How do Gradient Boosted Decision Trees work?
- Step 1: Given historical delivery, the model first calculates the average delivery time. This value will be used as a baseline.
- Step 2: The model measures the residual (error) between prediction and actual delivery time.
  - \[Error=ActualDeliveryTime−EstimatedDeliveryTime\]
- Step 3: Next, we build the decision tree to predict the residuals. In other words, every leaf will contain a prediction for residual values.
- Step 4: Next we predict using all the trees. The new predictions will be used to construct predictions for delivery time using this formula:
  - \[EstimatedDeliveryTime=Average_delivery_time+learning_rate∗residuals\]
- Step 5: Given the new estimated delivery time, the model then computes the new residuals. The new values will then be used to build new decision trees in step 3.
- Step 6: Repeat steps 3-5 until we reach the number of iterations that we defined in our hyperparameter.
One problem with optimizing RMSE is that it penalizes similarly between under-estimate prediction and over-estimate prediction. Have a look at the table below. Note that both models use boosted decision trees.

Although Model 1 and Model 2 have the same RMSE error, model1 overestimates delivery time which prevents customers from making orders. Model2 underestimates the delivery time and might cause customers to be unhappy.

Assumptions
- For the sake of simplicity, we can make these assumptions:
- There are 2 million monthly active users, a total of 20 million users, 300k restaurants, and 200k drivers deliver food.
- On average, there are 20 million deliveries per year.
Data Size
- For 1 month, we collected data on 2 millions deliveries. Each delivery has around 500 bytes related features.
- Total size: \(500*2*10^6=10^9\)bytes = 1 Gigabytes
Scale
- Support 20 million users

Feature Store: Provides fast lookup for low latency. A feature store with any key-value storage with high availability like Amazon DynamoDB is a good choice.
Feature pipeline: Reads from Kafka, transforms, and aggregates near real-time statistics. Then, it stores them in feature storage.
Database: Delivery Order database stores historical Orders and Delivery. Data prep is a process to create training data from a database. We can store training data in cloud storage, for example, S3.
We have three services: Status Service, Notification Service, and Estimate Delivery Time service. The first two services handle real-time updates and the Estimate Delivery Time service uses our Machine Learning Model to estimate delivery time.
We have a scheduler that handles and coordinates retraining models multiple times per day. After training, we store the Model in Model Storage.
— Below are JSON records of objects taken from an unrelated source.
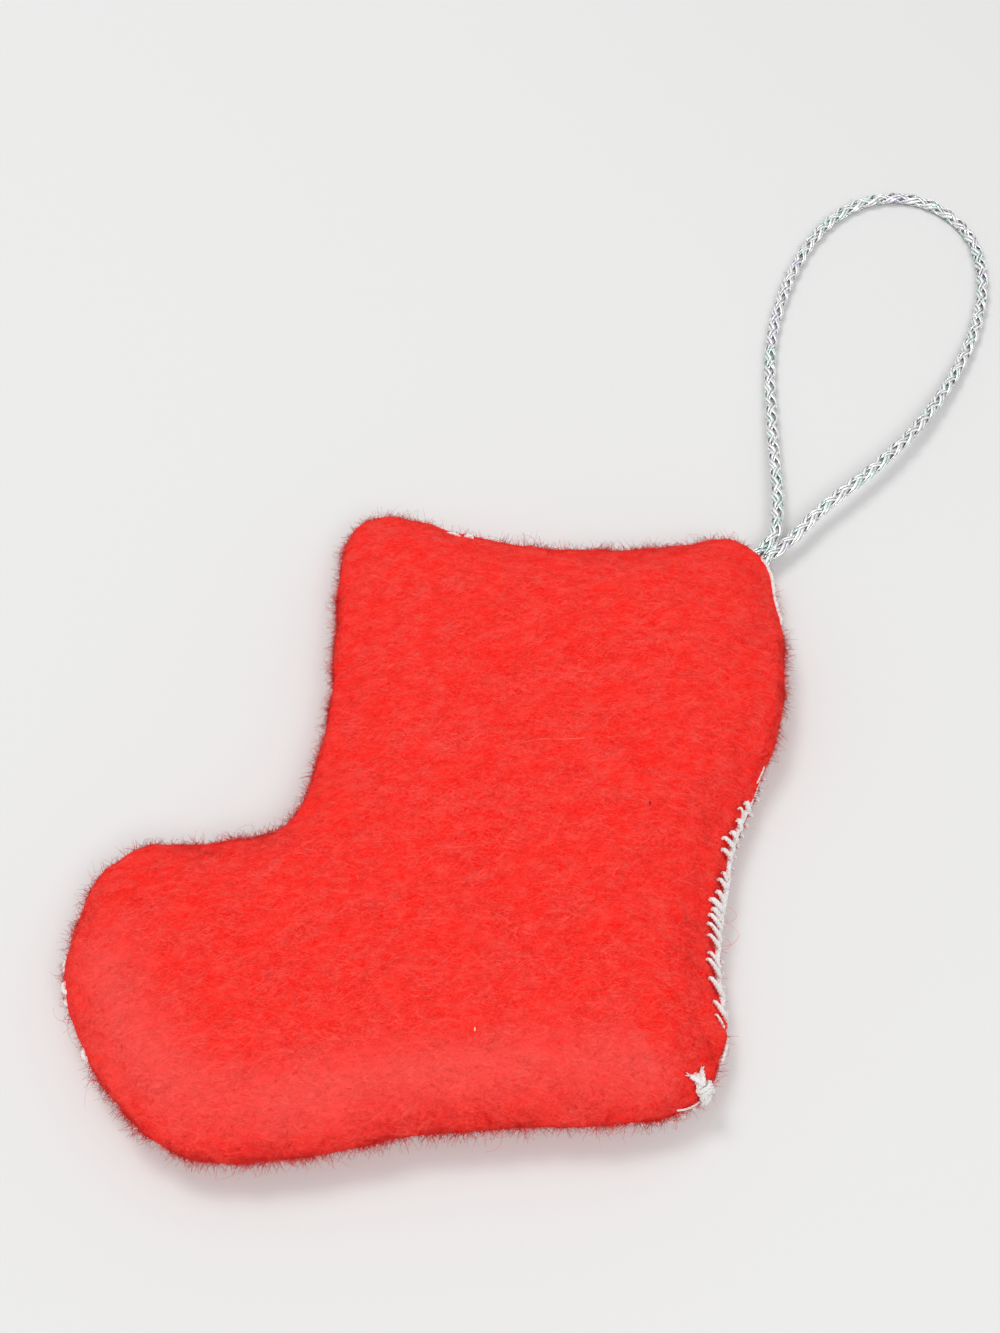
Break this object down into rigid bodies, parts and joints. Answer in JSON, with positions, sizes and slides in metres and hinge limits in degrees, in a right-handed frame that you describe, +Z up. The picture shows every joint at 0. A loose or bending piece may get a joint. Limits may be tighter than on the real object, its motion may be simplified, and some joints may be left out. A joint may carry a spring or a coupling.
{
  "type": "felt christmas ornament",
  "caption": "Stuffed felt boot sewn round its edge with white thread, with a braided silver cord loop for hanging it from a branch or hook.",
  "frame": {"origin": "on the surface that the boot lies on, under the middle of the boot's outline; the free cord loop is left out", "axes": "+Z up out of the plain back panel, +Y up the leg, +X towards the heel and -X towards the toe"},
  "size_m": [0.1491, 0.1898, 0.0107],
  "materials": {
    "red_felt": "fuzzy matt felt",
    "white_filling": "loose matt fibre",
    "white_thread": "soft twisted thread",
    "silver_braid": "shiny metallic braid"
  },
  "bodies": {
    "boot": {"back_panel": "red_felt", "front_panel": "red_felt", "filling": "white_filling", "hanger_knot": "silver_braid", "seam_thread_leg_front": "white_thread", "seam_thread_toe": "white_thread", "seam_thread_sole": "white_thread", "seam_thread_heel": "white_thread", "seam_thread_leg_back": "white_thread", "seam_thread_top": "white_thread", "finishing_knot": "white_thread"},
    "hanger": {"hanger_cord": "silver_braid"}
  },
  "joints": [
    {"name": "hanger_swing", "type": "hinge", "parent": "boot", "child": "hanger", "pos_m": [0.05124, 0.04873, 0.00295], "axis": [0.7071, -0.7071, 0], "range_deg": [0, 115]}
  ]
}
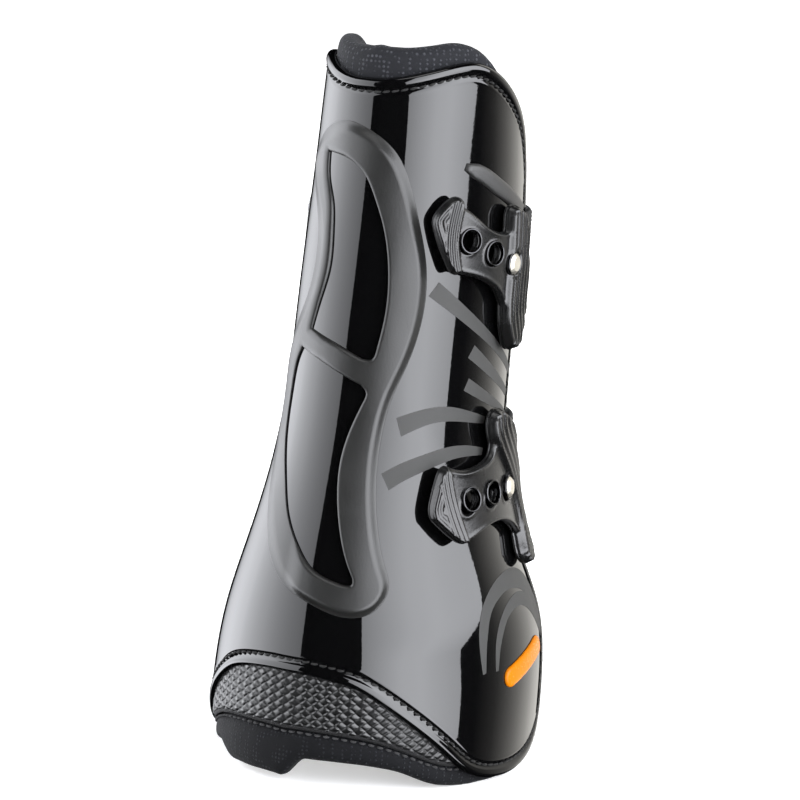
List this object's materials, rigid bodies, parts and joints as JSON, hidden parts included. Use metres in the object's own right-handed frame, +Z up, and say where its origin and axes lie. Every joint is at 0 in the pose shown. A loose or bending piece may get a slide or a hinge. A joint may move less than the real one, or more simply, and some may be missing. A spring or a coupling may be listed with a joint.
{
  "type": "tendon boot",
  "caption": "Open-front tendon boot for a horse's fore leg: rigid gloss shell over a padded liner, with elastic straps whose holed end tabs hook over studs.",
  "frame": {"origin": "on the ground plane below the middle of the boot's bounding box", "axes": "+Z up the leg, +Y to the front of the leg (the open side), +X to the outer side of the leg (the side with the straps' tabs)"},
  "size_m": [0.1106, 0.1172, 0.247],
  "materials": {
    "gloss_shell": "mirror-gloss moulded polyurethane",
    "satin_frame": "satin moulded polyurethane",
    "accent": "gloss, orange",
    "foam": "closed-cell impact foam",
    "neoprene": "perforated neoprene",
    "lining": "knitted lining",
    "collar_fabric": "fabric-faced neoprene",
    "weave_panel": "basket-weave relief, satin",
    "binding_tape": "woven tape",
    "stud_metal": "polished",
    "steel": "plain",
    "elastic": "woven elastic",
    "strap_moulding": "satin moulded polyurethane",
    "eyelet_metal": "dark polished"
  },
  "bodies": {
    "boot": {"outer_shell": "gloss_shell", "strike_frame": "satin_frame", "accent_badge": "accent", "impact_sheet": "foam", "neoprene_liner": "neoprene", "leg_lining": "lining", "top_collar": "collar_fabric", "bottom_roll": "collar_fabric", "fetlock_panel": "weave_panel", "front_edge_binding": "binding_tape", "upper_stud": "stud_metal", "upper_stud_washer": "steel", "upper_elastic": "elastic", "upper_anchor_plate": "strap_moulding", "upper_anchor_rivets": "steel", "lower_stud": "stud_metal", "lower_stud_washer": "steel", "lower_elastic": "elastic", "lower_anchor_plate": "strap_moulding", "lower_anchor_rivets": "steel"},
    "upper_strap": {"upper_strap_tab": "strap_moulding", "upper_tab_eyelets": "eyelet_metal"},
    "lower_strap": {"lower_strap_tab": "strap_moulding", "lower_tab_eyelets": "eyelet_metal"}
  },
  "joints": [
    {"name": "upper_strap_hinge", "type": "hinge", "parent": "boot", "child": "upper_strap", "pos_m": [0.03705, 0.02792, 0.168], "axis": [0, 0.09, 0.9959], "range_deg": [0, 125], "deforming": ["upper_elastic"]},
    {"name": "lower_strap_hinge", "type": "hinge", "parent": "boot", "child": "lower_strap", "pos_m": [0.03595, 0.03242, 0.097], "axis": [-0.03, -0.3101, 0.9502], "range_deg": [0, 125], "deforming": ["lower_elastic"]}
  ]
}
There are three main types of users: Consumer/User, Deliver, and Restaurant.
User flow
- User visits a homepage, checks their food orders, and requests Application Server for an estimated delivery time.
- The Application Server sends the requests to the Estimate Delivery Time Service.
- The Estimate Delivery Time service loads the latest ML model from Model Storage and gets all the feature values from the Feature Store. It then uses the ML model to predict delivery time and return results to the Application Server.
Restaurant/Deliver flow:
- When restaurants make progress, i.e., start making the dish or packaging the food, they send the status to Status Service.
- Status Service updates the order status. This event is usually updated in a queue service, i.e, Kafka, so other services can subscribe and get updates accordingly.
- Notification Service subscribed to the message queue, i.e., Kafka, and received the latest order status in near real-time.

We scale out our services to handle large requests per second. We also use a Load Balancer to balance loads across Application Servers.
We leverage streaming process systems like Kafka to handle notifications as well as model predictions. Once our Machine Learning model completes its predictions, it sends them to Kafka so other services can get notifications right away.